start

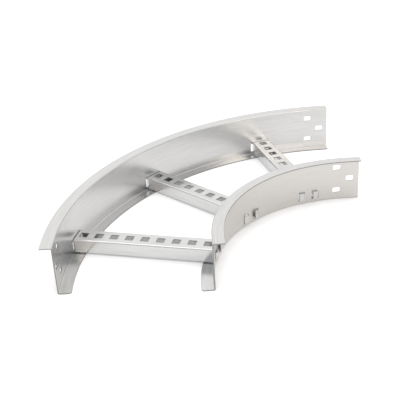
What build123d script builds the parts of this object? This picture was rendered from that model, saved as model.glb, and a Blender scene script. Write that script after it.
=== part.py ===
"""Flat 90 degree bend of a ladder-type cable tray, in bright folded sheet. All sizes in millimetres.

Two curved side rails of Z-shaped section carry three punched channel rungs.
Each rung's end tabs pass through slots in the rails and are folded over on the outside.
The origin is the middle of the bend's outer box, on the surface that it lies on.
The front end of the bend faces -Y and its right end faces +X.
"""

from build123d import *
import os
from math import sqrt

# Driving sizes of the bend
tray_width = 292
inner_radius = 300
bend_angle = 90
outer_tail = 15
inner_tail = 35

# Driving sizes of the side rails
rail_height = 100
rail_sheet = 2.0
rail_fold_radius = 3.0
top_flange = 24
bottom_flange = 26
flange_corner_radius = 4

# Coupling holes, three in a triangle at each rail end
coupling_hole_length = 16
coupling_hole_height = 11
coupling_hole_corner = 2.5
coupling_near = 20
coupling_far = 49
coupling_rise = 27

# Rungs
rung_count = 3
rung_width = 44
rung_height = 28
rung_sheet = 1.5
rung_fold_radius = 1.5
rung_hole_count = 9
rung_hole = 17

# Rung tabs and the slots that they pass through
tab_height = 18.5
tab_rise = 4.3
tab_length = 9
tab_fold_angle = 85
tab_fold_radius = 1.5
tab_root = 3
slot_width = 16
slot_play_below = 0.5
slot_play_above = 1.5
slot_play_outer = 4.8
slot_play_inner = 2.0

# Clearances between the pieces
rung_end_clearance = 1.0
rung_floor_clearance = 2.2
tab_clearance = 0.2

# Sizes that follow
outer_radius = inner_radius + tray_width
outer_reach = outer_radius + top_flange
tail_reach = max(inner_tail, outer_tail)
bend_centre = Vector((outer_reach - tail_reach) / 2, -(outer_reach - tail_reach) / 2, 0)
rung_floor = rail_sheet + rung_floor_clearance
rung_top = rung_floor + rung_height
rung_turns = [bend_angle * (number - 0.5) / rung_count for number in range(1, rung_count + 1)]
rung_hole_pitch = tray_width / rung_hole_count
tab_floor = rung_floor + tab_rise
slot_floor = tab_floor - slot_play_below
slot_height = tab_height + slot_play_below + slot_play_above
half_rung = rung_width / 2
tab_face = half_rung - rung_sheet
punch_depth = 6 * rail_sheet
up = Vector(0, 0, 1)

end

## EXERCISE BRIEF
Write out the full listing exactly as given.

## FINAL RESULT
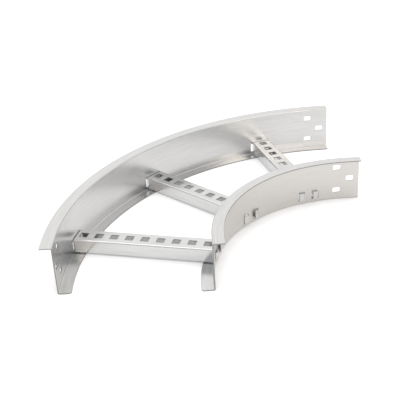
What build123d script builds the parts of this object? This picture was rendered from that model, saved as model.glb, and a Blender scene script. Write that script after it.
=== part.py ===
"""Flat 90 degree bend of a ladder-type cable tray, in bright folded sheet. All sizes in millimetres.

Two curved side rails of Z-shaped section carry three punched channel rungs.
Each rung's end tabs pass through slots in the rails and are folded over on the outside.
The origin is the middle of the bend's outer box, on the surface that it lies on.
The front end of the bend faces -Y and its right end faces +X.
"""

from build123d import *
import os
from math import sqrt

# Driving sizes of the bend
tray_width = 292
inner_radius = 300
bend_angle = 90
outer_tail = 15
inner_tail = 35

# Driving sizes of the side rails
rail_height = 100
rail_sheet = 2.0
rail_fold_radius = 3.0
top_flange = 24
bottom_flange = 26
flange_corner_radius = 4

# Coupling holes, three in a triangle at each rail end
coupling_hole_length = 16
coupling_hole_height = 11
coupling_hole_corner = 2.5
coupling_near = 20
coupling_far = 49
coupling_rise = 27

# Rungs
rung_count = 3
rung_width = 44
rung_height = 28
rung_sheet = 1.5
rung_fold_radius = 1.5
rung_hole_count = 9
rung_hole = 17

# Rung tabs and the slots that they pass through
tab_height = 18.5
tab_rise = 4.3
tab_length = 9
tab_fold_angle = 85
tab_fold_radius = 1.5
tab_root = 3
slot_width = 16
slot_play_below = 0.5
slot_play_above = 1.5
slot_play_outer = 4.8
slot_play_inner = 2.0

# Clearances between the pieces
rung_end_clearance = 1.0
rung_floor_clearance = 2.2
tab_clearance = 0.2

# Sizes that follow
outer_radius = inner_radius + tray_width
outer_reach = outer_radius + top_flange
tail_reach = max(inner_tail, outer_tail)
bend_centre = Vector((outer_reach - tail_reach) / 2, -(outer_reach - tail_reach) / 2, 0)
rung_floor = rail_sheet + rung_floor_clearance
rung_top = rung_floor + rung_height
rung_turns = [bend_angle * (number - 0.5) / rung_count for number in range(1, rung_count + 1)]
rung_hole_pitch = tray_width / rung_hole_count
tab_floor = rung_floor + tab_rise
slot_floor = tab_floor - slot_play_below
slot_height = tab_height + slot_play_below + slot_play_above
half_rung = rung_width / 2
tab_face = half_rung - rung_sheet
punch_depth = 6 * rail_sheet
up = Vector(0, 0, 1)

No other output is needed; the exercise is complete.